I think the only thing missing right now is that those of us who are KM practitioners and experts need to learn to have different conversations with those of who aren't experts.  We need to hear what our 'clients' are saying and then speak with them about what we do in a way that they can understand so that we can show our value and get to do our work.

4. How do you explain the link between knowledge management and innovation?

Innovation never starts in a vacuum. Something happens in an organization or firm's markets that asks a very pointed question. The organization then needs to recognize the question, clarify it and work to answer it.

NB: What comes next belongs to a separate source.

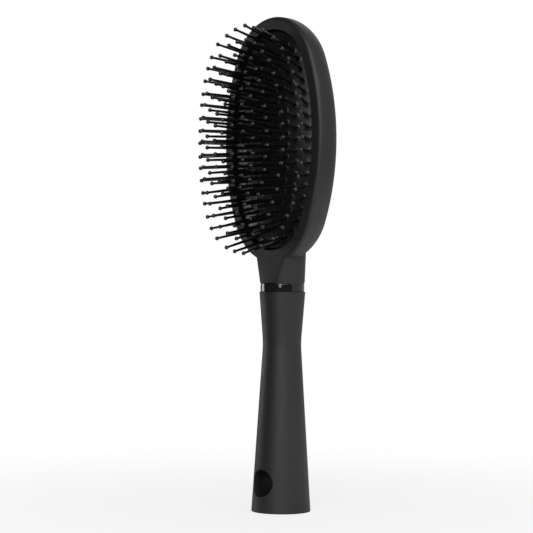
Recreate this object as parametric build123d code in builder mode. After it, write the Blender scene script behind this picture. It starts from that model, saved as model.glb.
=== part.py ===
"""Oval cushion hair brush: head, air cushion with ball-tipped pins, ferrule ring and hollow handle.

Frame: millimetres, +Z up from the flat end of the handle to the top of the head, the pins point
along -Y and X runs across the head.  The origin is the centre of the handle's flat end.  In
sketches on Plane.XZ, the offset of the plane is the height towards the pins.
"""

import os
from math import asin, atan2, cos, pi, radians, sin, sqrt

from build123d import *

# ---------------------------------------------------------------- handle
HANDLE_TOP = 106.5
WAIST_HEIGHT = 81.4
HANDLE_TOP_RADIUS = 11.2
WAIST_RADIUS = 9.25
HANDLE_END_RADIUS = 14.4
WAIST_BLEND = 45.0
TOP_EDGE_ROUND = 0.4
END_EDGE_ROUND = 1.0
SOCKET_TOP_RADIUS = 8.75
SOCKET_WAIST_RADIUS = 7.0
PLUG_SEAT_RADIUS = 11.9
HANG_HOLE_RADIUS = 6.55
HANG_HOLE_HEIGHT = 14.2
HANG_HOLE_EDGE_ROUND = 0.3

# ---------------------------------------------------------------- end plug
PLUG_HEIGHT = 25.0
PLUG_FLOOR = 2.6
PLUG_WALL = 1.6
PLUG_TUBE_WALL = 2.0
PLUG_EDGE_CHAMFER = 0.35

# ---------------------------------------------------------------- ferrule ring and neck
NECK_BOTTOM = 110.6
FERRULE_RADIUS = 10.7
FERRULE_CROWN = 0.13
FERRULE_EDGE_ROUND = 0.35
NECK_BOTTOM_RADIUS = 10.85
NECK_FACET_REACH = 9.45
NECK_EDGE_ROUND = 0.3
NECK_JOIN = 125.4
NECK_JOIN_SINK = 0.05
NECK_TOP = 133.5
NECK_TOP_FRONT = 6.0
NECK_JOIN_BACK = 10.4
NECK_TOP_BACK = 10.3
NECK_HALF_WIDTH = 11.5
NECK_FRONT_ROUND = 1.5
NECK_BACK_ROUND = 9.8
NECK_FACET_ANGLE = 33.0
NECK_CORNER_ANGLE = 7.0
NECK_SIDE_ANGLE = 95.0
NECK_BACK_ANGLE = 160.0

# ---------------------------------------------------------------- spigot inside the handle
SPIGOT_BOTTOM = 86.0
SPIGOT_CORE_RADIUS = 4.6
SPIGOT_CORE_TOP = 119.0
KEY_WIDTH = 2.4
KEY_LENGTH = 9.0
KEY_ROOT = 7.0
KEY_REACH = 9.3
KEY_GAP = 0.1
SEAT_GAP = 0.06
SOCKET_SLOPE = (SOCKET_TOP_RADIUS - SOCKET_WAIST_RADIUS) / (HANDLE_TOP - WAIST_HEIGHT)
SPIGOT_TOP_RADIUS = SOCKET_TOP_RADIUS - SEAT_GAP
SPIGOT_BOTTOM_RADIUS = SPIGOT_TOP_RADIUS - SOCKET_SLOPE * (HANDLE_TOP - SPIGOT_BOTTOM)

# ---------------------------------------------------------------- head
HEAD_CENTRE = 180.1
HEAD_HALF_LENGTH = 59.5
HEAD_HALF_WIDTH = 35.0
HEAD_END_RADIUS = 29.0
HEAD_FRONT = 8.1
HEAD_BACK = 9.4
BACK_SLOPE = 0.63
BACK_STOCK = 3.0
FRONT_EDGE_ROUND = 2.0
BACK_EDGE_ROUND = 13.5
RIM_WIDTH = 6.1
RIM_INNER_ROUND = 0.35
POCKET_FLOOR = -4.0
GROOVE_DEPTH = 1.2
GROOVE_LOW = -0.3
GROOVE_HIGH = 1.6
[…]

Making up that answer starts from the platform of skills, strengths, resources and information that is either explicitly or tacitly available to a person or group or organization.  Knowledge management's role in this process is to allow or make the conditions so that the most useful skills, strengths, resources and information are on the tip of the tongue or at the fingertips of the people looking to answer the question in a way that changes the world.

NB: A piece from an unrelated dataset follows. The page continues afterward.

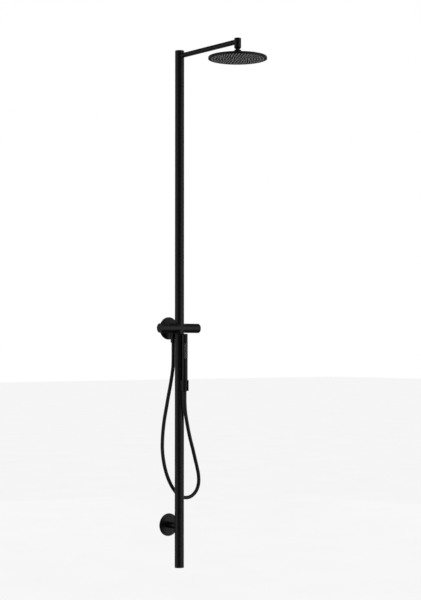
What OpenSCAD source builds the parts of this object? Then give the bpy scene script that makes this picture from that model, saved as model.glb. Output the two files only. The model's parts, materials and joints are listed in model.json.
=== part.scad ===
// Rainfall shower column: a wall-held mixer on a tall riser, with a fixed arm and a tilting rain
// head above, and a wand hand shower on a hose below. Millimetres.
// The origin is the centre of the mixer neck's rear face, on the wall. +Z is up, +Y points into
// the wall, and +X is to the right of someone who faces the wall.

/* [Riser] */
// Outer diameter of the riser tube
riser_d = 36; // [34:0.5:42]
// Wall of the riser tube
riser_wall = 1.5; // [1.2:0.1:2]
// Distance from the wall to the riser's axis
wall_gap = 70; // [68:1:90]
// Height of the riser's top above the mixer's axis
riser_up = 1086; // [900:1:1300]
// Depth of the riser's foot below the mixer's axis
riser_down = 926; // [860:1:1100]
// Depth of the lower wall bracket below the mixer's axis
bracket_down = 767; // [720:1:830]

/* [Mixer] */
// Diameter of the mixer barrel and of its knobs
barrel_d = 36.5; // [35:0.5:42]
// Length of the barrel on the temperature side, from the riser's axis
barrel_left = 56; // [54:1:80]
// Length of the barrel on the flow side, from the riser's axis
barrel_right = 62; // [58:1:80]
// Length of the temperature knob
warm_knob_len = 40; // [36:1:50]
// Length of the flow knob
flow_knob_len = 30; // [28:1:45]
// Diameter of the neck between the wall and the barrel
neck_d = 34; // [33:0.5:36]
// Travel of the safety button
button_travel = 1.2; // [0.8:0.1:1.5]

/* [Wall flanges] */
// Diameter of both wall flanges
flange_d = 88; // [70:1:100]
// Thickness of both wall flanges
flange_t = 5; // [4:0.5:8]
// Diameter of the lower bracket's stub
stub_d = 24.5; // [20:0.5:30]

/* [Arm and rain head] */
// Reach of the arm, from the riser's axis to the head's axis
arm_reach = 350; // [280:1:450]
// Diameter of the arm tube
arm_d = 19; // [18:0.5:20]
// Wall of the arm tube
arm_wall = 1.5; // [1.2:0.1:1.8]
// Depth of the arm's axis below the riser's top
arm_below_top = 21; // [18:1:60]
// Diameter of the upright fitting at the arm's end
fitting_d = 26; // [25:0.5:30]
// Diameter of the rain head
head_d = 220; // [160:1:300]
// Thickness of the rain head at its rim
head_t = 8; // [7:0.5:12]
// Wall of the rain head's shell
head_wall = 1.4; // [1:0.1:1.8]
// Number of nozzle rings
nozzle_rings = 9; // [5:1:11]
// Diameter of a rain nozzle
nozzle_d = 3.4; // [2.6:0.1:4]

/* [Hand shower] */
// Diameter of the wand
wand_d = 22.5; // [22:0.1:25]
// Wall of the wand's tube
wand_wall = 1.6; // [1.4:0.1:1.8]
// Height of the wand above its holder
wand_above = 179; // [150:1:190]
// Depth of the holder's top below the mixer's axis
holder_down = 201; // [200:1:205]
// Height of the holder
holder_h = 42; // [38:1:46]
// Wall of the holder
holder_wall = 3.5; // [3:0.1:4.5]
// Width of the slot in the holder's front
holder_slot = 19; // [17:0.5:20]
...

5. How do you foresee the future of innovation management?

People have been making new things and solving problems for centuries.  People naturally solve problems with what they know as a part of their daily lives. I think the future of innovation management lies in not managing innovation at all but in allowing and supporting people in what they do naturally.

Rather than managing innovation, we need to find the courage to encourage people to dream and play.  Day dreaming, following distractions, going for walks, watercooler conversations; things like this are all useful in that they allow the seeds of innovation to come into being and grow.

Once the seed is planted, then, yes, there is some managing that needs to be done, but usually the managing is to manage to get out of the way of the excitement and energy that making something new creates.